Sheldon Harnick, lyricist

For me one of Dorothy Fields' special gifts was her magical ability to mix sophisticated and imaginative ideas with utterly prosaic, "kitchen sink" words and images, resulting in lyrics of a remarkably appealing freshness. This was a balancing act requiring an impeccable ear and an unusual sense of selectivity- and she had them both.

Johnny Mercer, lyricist

There are certain writers who have a great feeling for tunes, no matter where they come from. I think I'm one of them. I don't mean that in any egotistical way. I think Dorothy Fields is one too. She's written with a lot of guys and she's always written well. She has a feel for the tune...

But to get back to Dorothy - to me she's like John O'Hara. He had such a terrific ear for dialogue - she has it for lyrics. I know why I've waited, know why I've been blue...
I know why my mother, taught me to be true
She meant me for someone exactly like you

Now that doesn't rhyme or anything, it's not difficult, but it just says what the melody says and it's wonderful.
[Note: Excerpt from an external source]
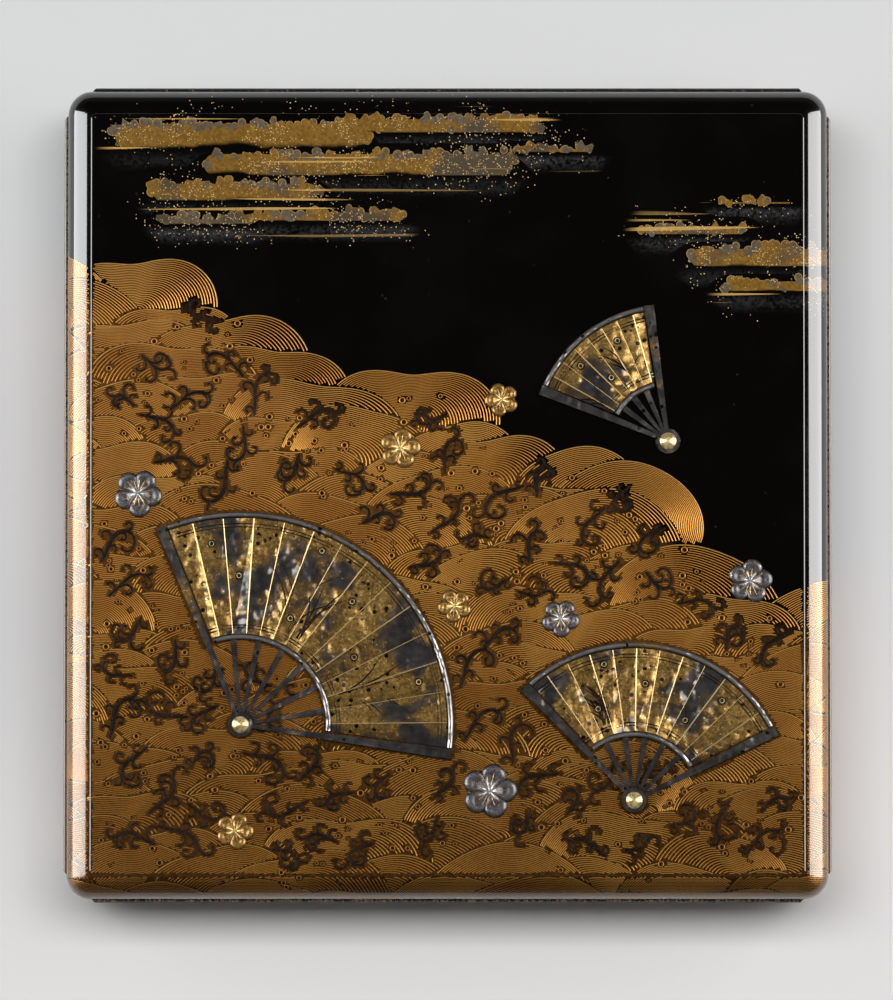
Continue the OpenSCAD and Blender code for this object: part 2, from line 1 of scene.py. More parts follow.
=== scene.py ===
import bpy
import numpy as np
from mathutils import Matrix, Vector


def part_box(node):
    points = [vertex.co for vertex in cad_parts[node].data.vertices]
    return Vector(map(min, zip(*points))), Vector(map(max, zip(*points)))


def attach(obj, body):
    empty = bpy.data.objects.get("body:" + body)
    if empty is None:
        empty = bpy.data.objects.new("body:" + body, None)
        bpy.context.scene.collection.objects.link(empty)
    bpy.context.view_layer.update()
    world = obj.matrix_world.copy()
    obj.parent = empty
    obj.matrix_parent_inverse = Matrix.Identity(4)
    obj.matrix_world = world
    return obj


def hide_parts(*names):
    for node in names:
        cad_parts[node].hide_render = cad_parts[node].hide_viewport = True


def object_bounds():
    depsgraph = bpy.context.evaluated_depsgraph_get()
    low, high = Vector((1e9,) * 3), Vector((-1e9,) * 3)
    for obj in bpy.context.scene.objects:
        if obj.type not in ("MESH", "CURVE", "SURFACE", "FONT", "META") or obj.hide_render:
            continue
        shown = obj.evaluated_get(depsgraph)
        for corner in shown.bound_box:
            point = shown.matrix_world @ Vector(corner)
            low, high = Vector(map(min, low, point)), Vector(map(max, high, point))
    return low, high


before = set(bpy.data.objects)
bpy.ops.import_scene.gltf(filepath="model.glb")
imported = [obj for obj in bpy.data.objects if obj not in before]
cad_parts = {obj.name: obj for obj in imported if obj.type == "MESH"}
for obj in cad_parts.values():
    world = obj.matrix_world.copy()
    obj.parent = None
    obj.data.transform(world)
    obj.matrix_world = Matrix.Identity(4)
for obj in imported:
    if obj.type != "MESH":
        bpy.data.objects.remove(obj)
cad_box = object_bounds()
MM = 0.001

scene = bpy.context.scene
scene.view_settings.view_transform = "Standard"


# ---- Camera ----
# A long lens looks down on the closed lid. It leans a little from the front, so that the lid's
# front edge comes out slightly wider than its back edge.
CAMERA_DISTANCE = 1.5
CAMERA_LEAN = np.radians(1.744)
CAMERA_AIM = np.array([-0.0003, -0.0018, 0.045])
FRAME_HEIGHT = 36.0
LENS = 179.2

camera_data = bpy.data.cameras.new("camera")
camera_data.sensor_fit = "VERTICAL"
camera_data.sensor_height = FRAME_HEIGHT
camera_data.lens = LENS
camera = bpy.data.objects.new("camera", camera_data)
camera.location = (CAMERA_AIM[0], -CAMERA_DISTANCE * np.sin(CAMERA_LEAN),
                   CAMERA_DISTANCE * np.cos(CAMERA_LEAN))
camera.rotation_euler = (np.arctan2(CAMERA_AIM[1] - camera.location[1],
                                    camera.location[2] - CAMERA_AIM[2]), 0, 0)
scene.collection.objects.link(camera)
scene.camera = camera


# ---- Floor and lamps ----
# A sheet of off-white paper lies under the box, with painted shade on it towards the back and beside the box.
# A tall lamp on its left and one on its right show as the bright bands on the lid's rounded edges. A third,
# above and behind, throws the short shadow in front.
PAPER_FRONT = (0.79, 0.78, 0.775, 1)
# Painted shade: the paper's colour at the back, and beside the box where the box would keep the lamps' light
# off it
PAPER_BACK_SHADED = (0.655, 0.658, 0.66, 1)
PAPER_SIDE_SHADE = (0.62, 0.632, 0.65, 1)
FLOOR_HALF = 3.0
# Each side has a lamp that only lights surfaces, and before it one that only shows in their gloss:
# distance from the middle, place along Y, length along Y, and watts on the left and on the right
SIDE_LAMP_HEIGHT = 1.75
SOFTBOX = (0.95, 0.4, 1.2, (6.0, 8.0))
GLARE_BOX = (0.85, 0.05, 0.6, (29.0, 29.0))
COOL, WARM = (0.96, 0.99, 1.0), (1.0, 0.98, 0.96)
TOP_LAMP_PLACE = (0.0, 0.44, 2.4)
TOP_LAMP_SIZE = (2.04, 0.7)
TOP_LAMP_TILT = np.radians(25)
TOP_LAMP_WATTS = 50.0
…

Listen to this one - it's the start of a verse and she writes Gee, but it's tough to be broke, kid, it's not a joke, kid ... and then she goes I can't give you anything but love, baby. Wow! What an idea for a poor boy and girl...And later on, when she wrote with Kern, Dorothy did that beautifully too. She wrote right up to his melodies. Her lyrics enhanced his tunes - Lovely to Look At, Remind Me. My God, what a good lyric that is! Remind me, not to find you so attractive. Marvelous! It just makes the tune.


Will Friedwald, writer

A mind for metaphors.

There's a take of A Fine Romance by Billie Holiday in which Holiday stumbles across an unfamiliar phrase in the line We just fizz like parts of a seidlitz powder. Even as early as 1955, this particular substance was no longer on anybody's lips (in a manner of speaking). Some contemporary listeners might have the same problem with For heaven rest us / We're not asbestos, from I Won't Dance. You have to know that asbestos was regarded as a flame-retardant wonder before it turned out to not be so wonderful.

Yet both are prime examples of the brilliance of Dorothy Fields, who wrote them. Like many of her best couplets, it's at once specific to its era and timeless; despite the obscurity of some of these references, her meaning never seems less than clear. The speaker in A Fine Romance sees the romance fizzling, the one in I Won't Dance doesn't want to give it a chance to start sizzling. No one but Fields would have thought of either metaphor, but they both work wonderfully.


Stephen Holden, writer

No lyricist had a more fluent gift of the gab than Fields, the only woman to achieve full acceptance into the boys' club of great American songwriters. You have only to listen to the words of I Won't Dance, A Fine Romance and On the Sunny Side of the Street to feel invigorated by their wit and vivacity.